The merger is subject to approval of the Merger Agreement by the Company's shareholders (including the approval of the holders of at least 60% of the outstanding Fushi shares not owned by Mr. Fu, Abax and their respective affiliates) and other customary closing conditions. The Company will schedule a special meeting of shareholders for the purpose of voting on the approval of the Merger Agreement. The transaction is currently expected to close in the fourth quarter of 2012. If completed, the merger will result in the Company becoming a privately-held company, and its common stock will no longer be listed on any public market.
BofA Merrill Lynch is serving as financial advisor to the Special Committee.
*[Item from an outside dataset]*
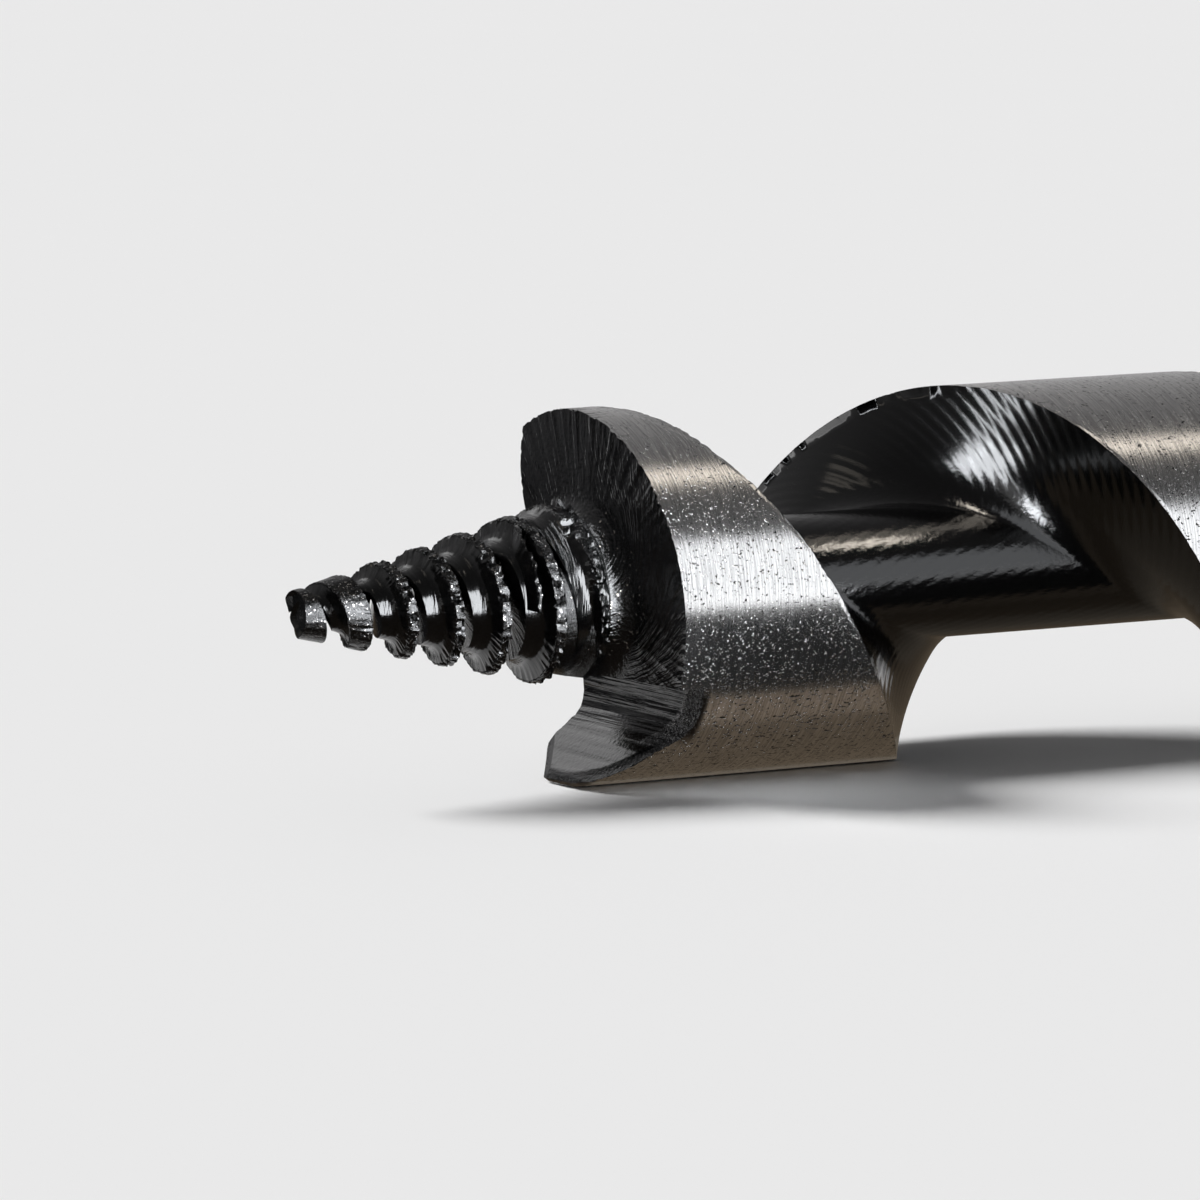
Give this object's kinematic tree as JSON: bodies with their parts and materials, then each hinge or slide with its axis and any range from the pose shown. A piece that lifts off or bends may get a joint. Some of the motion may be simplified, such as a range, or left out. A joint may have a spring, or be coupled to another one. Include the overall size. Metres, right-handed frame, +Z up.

Deutsche Bank is serving as financial advisor to Mr. Fu and Abax. Gibson, Dunn & Crutcher LLP is serving as legal advisor to the Special Committee. Loeb & Loeb LLP is serving as legal advisor to the Company. Skadden, Arps, Slate, Meagher & Flom is serving as legal advisor to Mr. Fu. Weil, Gotshal & Manges LLP is serving as legal advisor to Abax.
- Constellation Brands (NYSE: STZ) has signed a definitive agreement with Anheuser-Busch InBev SA/NV to purchase the remaining 50 percent interest in Crown Imports LLC as AB InBev completes its proposed acquisition of Modelo. The purchase price is $1.85 billion and represents 50 percent of a multiple of approximately 8.5 times Crown's EBIT. The transaction, which is subject to regulatory approval, is expected to close during the first quarter of calendar 2013.
Under the terms of the transaction, Constellation Brands and Crown will have complete, independent control of distribution, marketing and pricing for all Modelo brands in the U.S., while AB InBev will ensure continuity of supply, quality of products and the ability to introduce innovations. The new importation agreement will be perpetual and provides AB InBev with the right, but not the obligation, to exercise a call option every 10 years, subject to regulatory approval, at a multiple of 13 times Crown's EBIT from the Modelo brands.